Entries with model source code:
═══
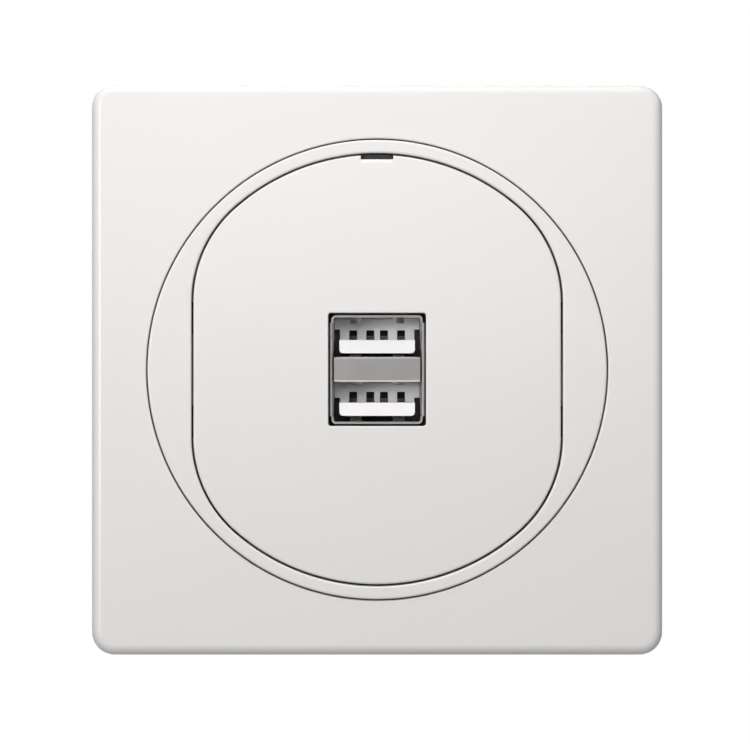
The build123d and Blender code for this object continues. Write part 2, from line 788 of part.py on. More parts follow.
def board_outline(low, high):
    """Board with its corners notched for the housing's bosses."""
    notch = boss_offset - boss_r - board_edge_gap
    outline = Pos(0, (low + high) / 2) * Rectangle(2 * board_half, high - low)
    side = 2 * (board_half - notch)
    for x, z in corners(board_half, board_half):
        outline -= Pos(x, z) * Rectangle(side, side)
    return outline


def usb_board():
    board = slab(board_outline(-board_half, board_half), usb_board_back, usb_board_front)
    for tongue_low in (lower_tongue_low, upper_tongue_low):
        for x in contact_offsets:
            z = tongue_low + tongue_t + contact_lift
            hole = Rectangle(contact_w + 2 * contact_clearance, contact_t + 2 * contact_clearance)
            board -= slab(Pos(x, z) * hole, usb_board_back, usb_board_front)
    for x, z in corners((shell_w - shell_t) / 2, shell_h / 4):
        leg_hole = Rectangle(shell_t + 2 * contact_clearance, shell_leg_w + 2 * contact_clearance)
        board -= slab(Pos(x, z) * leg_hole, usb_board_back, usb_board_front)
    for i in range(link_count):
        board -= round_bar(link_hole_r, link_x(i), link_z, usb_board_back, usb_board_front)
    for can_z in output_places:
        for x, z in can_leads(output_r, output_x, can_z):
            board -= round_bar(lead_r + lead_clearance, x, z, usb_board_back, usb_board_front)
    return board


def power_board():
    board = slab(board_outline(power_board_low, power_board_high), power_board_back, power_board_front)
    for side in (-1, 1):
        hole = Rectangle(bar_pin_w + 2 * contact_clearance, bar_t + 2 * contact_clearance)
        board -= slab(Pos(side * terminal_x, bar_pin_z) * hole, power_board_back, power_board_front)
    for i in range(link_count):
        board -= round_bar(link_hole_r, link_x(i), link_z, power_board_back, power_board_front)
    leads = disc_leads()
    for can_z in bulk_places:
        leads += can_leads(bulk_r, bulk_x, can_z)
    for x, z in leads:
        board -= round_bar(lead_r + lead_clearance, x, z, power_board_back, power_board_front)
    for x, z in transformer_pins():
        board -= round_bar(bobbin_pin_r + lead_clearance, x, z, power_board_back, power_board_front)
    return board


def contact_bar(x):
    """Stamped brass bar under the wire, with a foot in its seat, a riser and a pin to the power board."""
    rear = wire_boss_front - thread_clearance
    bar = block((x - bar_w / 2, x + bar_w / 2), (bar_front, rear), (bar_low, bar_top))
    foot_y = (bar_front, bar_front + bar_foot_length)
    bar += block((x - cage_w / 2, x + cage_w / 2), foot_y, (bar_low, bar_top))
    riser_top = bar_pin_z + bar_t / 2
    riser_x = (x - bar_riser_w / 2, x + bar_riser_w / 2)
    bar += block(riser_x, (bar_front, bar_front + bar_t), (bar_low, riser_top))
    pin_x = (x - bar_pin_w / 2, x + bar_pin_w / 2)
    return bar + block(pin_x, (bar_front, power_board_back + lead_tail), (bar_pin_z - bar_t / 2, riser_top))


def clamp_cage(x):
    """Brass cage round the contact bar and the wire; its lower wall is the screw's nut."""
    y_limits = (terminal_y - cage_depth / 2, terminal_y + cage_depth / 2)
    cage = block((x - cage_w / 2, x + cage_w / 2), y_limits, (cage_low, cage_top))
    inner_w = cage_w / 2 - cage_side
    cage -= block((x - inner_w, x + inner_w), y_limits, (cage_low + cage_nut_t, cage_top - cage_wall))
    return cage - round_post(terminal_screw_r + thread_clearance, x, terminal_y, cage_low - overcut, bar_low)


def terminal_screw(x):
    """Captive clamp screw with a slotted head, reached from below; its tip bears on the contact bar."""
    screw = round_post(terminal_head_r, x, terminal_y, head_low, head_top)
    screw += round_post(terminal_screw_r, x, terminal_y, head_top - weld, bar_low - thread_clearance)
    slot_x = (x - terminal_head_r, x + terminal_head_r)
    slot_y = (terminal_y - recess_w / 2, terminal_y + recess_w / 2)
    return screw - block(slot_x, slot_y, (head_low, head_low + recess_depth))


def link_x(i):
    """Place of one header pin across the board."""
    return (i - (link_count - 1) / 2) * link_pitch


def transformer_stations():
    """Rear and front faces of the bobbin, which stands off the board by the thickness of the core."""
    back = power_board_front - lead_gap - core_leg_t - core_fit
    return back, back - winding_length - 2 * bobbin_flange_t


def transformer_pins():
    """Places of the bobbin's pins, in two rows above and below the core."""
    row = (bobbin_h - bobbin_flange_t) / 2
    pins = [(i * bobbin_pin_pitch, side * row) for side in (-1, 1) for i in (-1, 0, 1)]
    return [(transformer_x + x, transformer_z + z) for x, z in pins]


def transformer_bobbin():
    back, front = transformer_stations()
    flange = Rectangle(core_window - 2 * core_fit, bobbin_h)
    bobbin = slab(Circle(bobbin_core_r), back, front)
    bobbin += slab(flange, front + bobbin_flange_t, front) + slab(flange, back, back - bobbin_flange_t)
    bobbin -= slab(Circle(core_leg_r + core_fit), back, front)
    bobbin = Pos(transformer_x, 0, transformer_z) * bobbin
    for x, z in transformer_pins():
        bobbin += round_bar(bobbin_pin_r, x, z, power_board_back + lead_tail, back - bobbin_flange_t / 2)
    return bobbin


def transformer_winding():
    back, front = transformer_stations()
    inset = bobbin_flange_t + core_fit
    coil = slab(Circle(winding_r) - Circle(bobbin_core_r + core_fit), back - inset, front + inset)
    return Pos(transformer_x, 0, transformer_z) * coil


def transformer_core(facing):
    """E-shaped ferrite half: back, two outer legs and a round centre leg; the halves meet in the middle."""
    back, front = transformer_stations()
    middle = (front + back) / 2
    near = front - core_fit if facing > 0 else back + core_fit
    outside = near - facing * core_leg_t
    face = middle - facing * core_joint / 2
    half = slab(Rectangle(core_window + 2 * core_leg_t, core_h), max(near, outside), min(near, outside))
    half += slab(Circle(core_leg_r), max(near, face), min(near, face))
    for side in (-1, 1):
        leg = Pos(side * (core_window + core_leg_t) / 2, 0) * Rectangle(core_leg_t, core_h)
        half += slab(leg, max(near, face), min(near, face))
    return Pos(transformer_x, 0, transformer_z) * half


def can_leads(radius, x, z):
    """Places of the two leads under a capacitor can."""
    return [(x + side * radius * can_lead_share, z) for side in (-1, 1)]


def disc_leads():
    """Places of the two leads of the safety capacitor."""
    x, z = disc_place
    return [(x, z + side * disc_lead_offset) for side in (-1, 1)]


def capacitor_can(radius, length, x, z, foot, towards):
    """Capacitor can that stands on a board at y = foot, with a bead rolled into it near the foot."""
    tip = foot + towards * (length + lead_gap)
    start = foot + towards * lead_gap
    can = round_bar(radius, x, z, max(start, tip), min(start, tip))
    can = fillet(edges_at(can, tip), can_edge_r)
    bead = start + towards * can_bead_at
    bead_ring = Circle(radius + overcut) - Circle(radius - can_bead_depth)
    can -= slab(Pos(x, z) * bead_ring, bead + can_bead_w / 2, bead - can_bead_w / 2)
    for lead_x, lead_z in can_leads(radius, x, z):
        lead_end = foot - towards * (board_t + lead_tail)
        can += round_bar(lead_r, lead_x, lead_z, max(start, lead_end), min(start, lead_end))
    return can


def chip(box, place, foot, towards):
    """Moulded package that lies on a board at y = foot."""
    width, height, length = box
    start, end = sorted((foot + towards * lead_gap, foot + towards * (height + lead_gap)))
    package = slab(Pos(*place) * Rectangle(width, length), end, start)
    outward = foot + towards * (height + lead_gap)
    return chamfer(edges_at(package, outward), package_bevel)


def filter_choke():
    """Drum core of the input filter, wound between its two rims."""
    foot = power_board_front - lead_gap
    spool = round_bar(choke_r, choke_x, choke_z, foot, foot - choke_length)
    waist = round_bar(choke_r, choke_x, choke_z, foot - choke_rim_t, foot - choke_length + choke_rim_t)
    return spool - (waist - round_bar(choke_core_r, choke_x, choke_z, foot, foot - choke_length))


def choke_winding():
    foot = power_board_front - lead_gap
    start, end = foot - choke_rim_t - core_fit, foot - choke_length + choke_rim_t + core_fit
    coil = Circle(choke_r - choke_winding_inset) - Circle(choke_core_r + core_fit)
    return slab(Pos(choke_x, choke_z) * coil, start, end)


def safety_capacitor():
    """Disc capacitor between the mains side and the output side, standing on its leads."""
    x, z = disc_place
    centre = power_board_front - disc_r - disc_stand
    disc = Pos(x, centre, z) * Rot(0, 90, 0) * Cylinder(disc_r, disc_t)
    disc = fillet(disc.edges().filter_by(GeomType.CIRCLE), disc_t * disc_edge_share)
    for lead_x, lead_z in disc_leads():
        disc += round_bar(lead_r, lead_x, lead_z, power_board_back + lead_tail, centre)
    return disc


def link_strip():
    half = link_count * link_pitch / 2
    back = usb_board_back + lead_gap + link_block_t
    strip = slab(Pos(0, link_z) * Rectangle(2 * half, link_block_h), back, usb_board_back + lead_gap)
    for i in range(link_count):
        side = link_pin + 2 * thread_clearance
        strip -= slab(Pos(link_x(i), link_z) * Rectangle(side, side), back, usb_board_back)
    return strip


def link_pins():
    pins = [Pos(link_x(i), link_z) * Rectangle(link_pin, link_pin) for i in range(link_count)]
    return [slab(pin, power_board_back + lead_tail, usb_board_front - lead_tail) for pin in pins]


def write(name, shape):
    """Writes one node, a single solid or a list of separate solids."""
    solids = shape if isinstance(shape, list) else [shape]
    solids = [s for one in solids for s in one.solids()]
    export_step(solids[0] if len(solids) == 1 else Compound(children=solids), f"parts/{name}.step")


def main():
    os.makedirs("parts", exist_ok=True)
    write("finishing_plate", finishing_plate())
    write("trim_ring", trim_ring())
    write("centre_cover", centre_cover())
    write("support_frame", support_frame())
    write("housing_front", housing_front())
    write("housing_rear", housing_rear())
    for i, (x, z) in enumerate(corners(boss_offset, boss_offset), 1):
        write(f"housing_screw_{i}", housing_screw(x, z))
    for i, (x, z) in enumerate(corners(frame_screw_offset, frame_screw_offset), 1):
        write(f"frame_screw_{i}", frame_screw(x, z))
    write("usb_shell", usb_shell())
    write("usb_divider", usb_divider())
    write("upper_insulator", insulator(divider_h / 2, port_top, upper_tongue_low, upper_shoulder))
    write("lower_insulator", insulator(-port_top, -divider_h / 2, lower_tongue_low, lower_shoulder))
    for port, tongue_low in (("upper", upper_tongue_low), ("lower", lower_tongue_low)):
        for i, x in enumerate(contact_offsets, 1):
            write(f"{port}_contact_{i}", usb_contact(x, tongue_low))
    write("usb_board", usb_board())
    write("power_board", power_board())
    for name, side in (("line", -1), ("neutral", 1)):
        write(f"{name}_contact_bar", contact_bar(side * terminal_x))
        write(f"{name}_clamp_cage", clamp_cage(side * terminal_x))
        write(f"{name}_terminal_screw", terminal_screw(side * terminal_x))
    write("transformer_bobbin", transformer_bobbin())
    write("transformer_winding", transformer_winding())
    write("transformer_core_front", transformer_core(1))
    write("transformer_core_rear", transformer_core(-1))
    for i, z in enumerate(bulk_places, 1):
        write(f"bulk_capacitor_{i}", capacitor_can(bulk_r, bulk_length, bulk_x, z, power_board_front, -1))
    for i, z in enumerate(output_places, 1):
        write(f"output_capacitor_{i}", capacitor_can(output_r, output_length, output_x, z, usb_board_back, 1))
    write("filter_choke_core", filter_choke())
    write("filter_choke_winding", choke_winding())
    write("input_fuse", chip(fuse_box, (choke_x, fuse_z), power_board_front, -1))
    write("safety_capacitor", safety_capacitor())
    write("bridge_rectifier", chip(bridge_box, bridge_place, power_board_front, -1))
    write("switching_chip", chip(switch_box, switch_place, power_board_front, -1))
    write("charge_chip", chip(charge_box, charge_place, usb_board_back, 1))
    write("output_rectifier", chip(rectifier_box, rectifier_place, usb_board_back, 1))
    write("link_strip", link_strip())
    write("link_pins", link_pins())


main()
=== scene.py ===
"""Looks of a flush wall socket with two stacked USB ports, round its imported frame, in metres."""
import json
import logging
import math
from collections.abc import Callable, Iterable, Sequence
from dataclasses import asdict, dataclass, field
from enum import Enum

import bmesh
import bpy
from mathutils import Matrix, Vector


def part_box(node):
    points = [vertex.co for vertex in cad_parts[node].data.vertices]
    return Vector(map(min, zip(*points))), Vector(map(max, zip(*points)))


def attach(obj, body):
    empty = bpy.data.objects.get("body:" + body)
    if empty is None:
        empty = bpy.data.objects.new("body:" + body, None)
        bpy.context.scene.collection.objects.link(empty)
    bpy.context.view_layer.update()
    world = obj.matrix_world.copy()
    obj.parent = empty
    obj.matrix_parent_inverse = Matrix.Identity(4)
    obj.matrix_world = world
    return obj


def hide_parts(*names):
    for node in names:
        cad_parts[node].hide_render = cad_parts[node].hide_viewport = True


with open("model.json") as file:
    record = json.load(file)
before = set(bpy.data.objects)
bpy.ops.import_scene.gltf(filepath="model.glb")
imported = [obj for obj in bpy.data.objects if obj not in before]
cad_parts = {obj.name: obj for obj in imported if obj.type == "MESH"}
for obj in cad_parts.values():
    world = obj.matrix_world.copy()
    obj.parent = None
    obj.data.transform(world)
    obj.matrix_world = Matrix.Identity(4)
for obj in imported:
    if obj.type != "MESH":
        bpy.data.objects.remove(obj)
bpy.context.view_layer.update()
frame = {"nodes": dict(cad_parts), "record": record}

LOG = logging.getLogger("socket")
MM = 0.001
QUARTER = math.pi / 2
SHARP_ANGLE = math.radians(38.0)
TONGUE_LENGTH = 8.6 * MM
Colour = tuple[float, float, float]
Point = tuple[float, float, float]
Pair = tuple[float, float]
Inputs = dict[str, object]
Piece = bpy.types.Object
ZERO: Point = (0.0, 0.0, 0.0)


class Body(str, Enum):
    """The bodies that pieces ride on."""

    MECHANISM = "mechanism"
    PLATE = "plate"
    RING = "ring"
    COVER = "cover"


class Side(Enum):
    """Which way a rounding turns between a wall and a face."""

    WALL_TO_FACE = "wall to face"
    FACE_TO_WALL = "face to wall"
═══
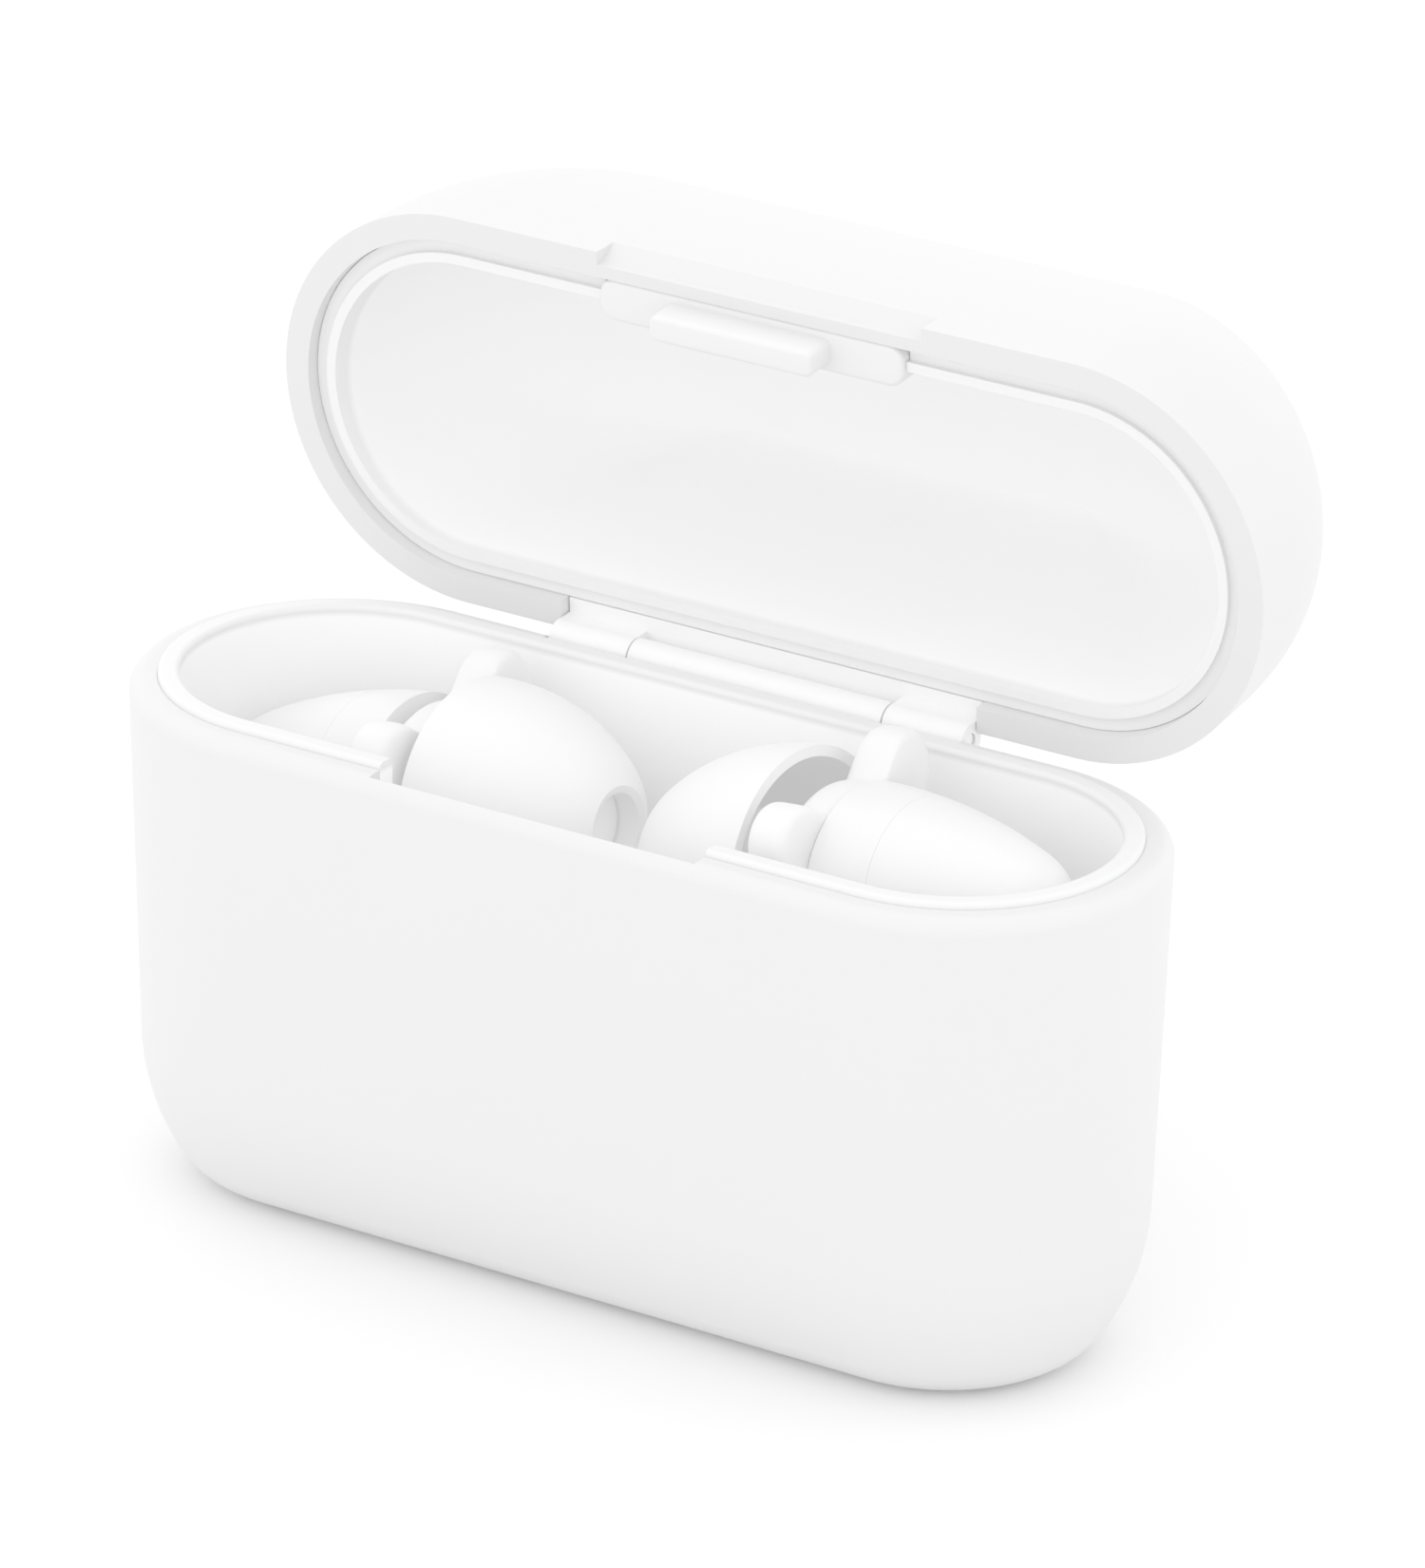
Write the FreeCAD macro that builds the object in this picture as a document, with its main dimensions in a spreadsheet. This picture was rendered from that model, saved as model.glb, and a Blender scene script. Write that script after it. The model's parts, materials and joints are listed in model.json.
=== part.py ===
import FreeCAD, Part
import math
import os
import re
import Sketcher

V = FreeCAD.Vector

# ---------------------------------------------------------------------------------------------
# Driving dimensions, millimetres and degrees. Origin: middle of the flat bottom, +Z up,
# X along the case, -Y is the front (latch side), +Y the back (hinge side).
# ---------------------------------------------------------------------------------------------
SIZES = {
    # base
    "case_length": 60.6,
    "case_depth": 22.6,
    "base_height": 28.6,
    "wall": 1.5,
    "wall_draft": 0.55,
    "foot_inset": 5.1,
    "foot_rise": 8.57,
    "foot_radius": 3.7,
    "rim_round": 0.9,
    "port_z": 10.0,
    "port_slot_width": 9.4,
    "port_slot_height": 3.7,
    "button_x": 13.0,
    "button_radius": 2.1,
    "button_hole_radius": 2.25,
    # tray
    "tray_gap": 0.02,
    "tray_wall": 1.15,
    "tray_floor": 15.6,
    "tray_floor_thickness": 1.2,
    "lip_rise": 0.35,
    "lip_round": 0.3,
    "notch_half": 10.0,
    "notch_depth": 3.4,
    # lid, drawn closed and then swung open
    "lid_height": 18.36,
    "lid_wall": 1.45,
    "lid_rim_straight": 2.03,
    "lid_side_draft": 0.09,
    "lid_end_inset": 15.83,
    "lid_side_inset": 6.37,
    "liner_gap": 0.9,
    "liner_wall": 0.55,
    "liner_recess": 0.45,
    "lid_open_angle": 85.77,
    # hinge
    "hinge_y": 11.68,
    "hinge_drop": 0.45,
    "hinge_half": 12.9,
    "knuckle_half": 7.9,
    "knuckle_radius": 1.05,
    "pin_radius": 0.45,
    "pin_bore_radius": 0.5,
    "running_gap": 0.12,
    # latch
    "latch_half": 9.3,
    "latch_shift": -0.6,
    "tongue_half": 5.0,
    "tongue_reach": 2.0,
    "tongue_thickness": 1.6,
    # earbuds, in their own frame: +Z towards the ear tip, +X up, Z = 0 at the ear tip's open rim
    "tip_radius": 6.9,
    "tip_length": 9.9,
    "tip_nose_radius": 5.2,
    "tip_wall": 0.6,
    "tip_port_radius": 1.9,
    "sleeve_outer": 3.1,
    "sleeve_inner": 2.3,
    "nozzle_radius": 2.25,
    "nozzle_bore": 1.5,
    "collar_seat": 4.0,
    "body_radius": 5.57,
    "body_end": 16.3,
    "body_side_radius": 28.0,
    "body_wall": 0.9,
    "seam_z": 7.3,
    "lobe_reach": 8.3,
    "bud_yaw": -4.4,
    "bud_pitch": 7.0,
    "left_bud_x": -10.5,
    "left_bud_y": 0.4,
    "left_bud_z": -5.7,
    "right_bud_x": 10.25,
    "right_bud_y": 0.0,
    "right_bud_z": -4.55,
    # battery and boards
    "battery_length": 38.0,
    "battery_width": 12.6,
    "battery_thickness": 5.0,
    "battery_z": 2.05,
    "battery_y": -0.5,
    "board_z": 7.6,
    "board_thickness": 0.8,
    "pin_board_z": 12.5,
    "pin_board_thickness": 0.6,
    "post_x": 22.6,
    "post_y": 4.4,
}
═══
- _WRITTEN INSTRUCTION_: Return nothing but the lines running from the line with "charge_place, usb_board_back, 1))" through the line with "obj.matrix_world = Matrix.Identity(4)", exactly as they appear.

- _EXERCISE RESPONSE_:
    write("charge_chip", chip(charge_box, charge_place, usb_board_back, 1))
    write("output_rectifier", chip(rectifier_box, rectifier_place, usb_board_back, 1))
    write("link_strip", link_strip())
    write("link_pins", link_pins())


main()
=== scene.py ===
"""Looks of a flush wall socket with two stacked USB ports, round its imported frame, in metres."""
import json
import logging
import math
from collections.abc import Callable, Iterable, Sequence
from dataclasses import asdict, dataclass, field
from enum import Enum

import bmesh
import bpy
from mathutils import Matrix, Vector


def part_box(node):
    points = [vertex.co for vertex in cad_parts[node].data.vertices]
    return Vector(map(min, zip(*points))), Vector(map(max, zip(*points)))


def attach(obj, body):
    empty = bpy.data.objects.get("body:" + body)
    if empty is None:
        empty = bpy.data.objects.new("body:" + body, None)
        bpy.context.scene.collection.objects.link(empty)
    bpy.context.view_layer.update()
    world = obj.matrix_world.copy()
    obj.parent = empty
    obj.matrix_parent_inverse = Matrix.Identity(4)
    obj.matrix_world = world
    return obj


def hide_parts(*names):
    for node in names:
        cad_parts[node].hide_render = cad_parts[node].hide_viewport = True


with open("model.json") as file:
    record = json.load(file)
before = set(bpy.data.objects)
bpy.ops.import_scene.gltf(filepath="model.glb")
imported = [obj for obj in bpy.data.objects if obj not in before]
cad_parts = {obj.name: obj for obj in imported if obj.type == "MESH"}
for obj in cad_parts.values():
    world = obj.matrix_world.copy()
    obj.parent = None
    obj.data.transform(world)
    obj.matrix_world = Matrix.Identity(4)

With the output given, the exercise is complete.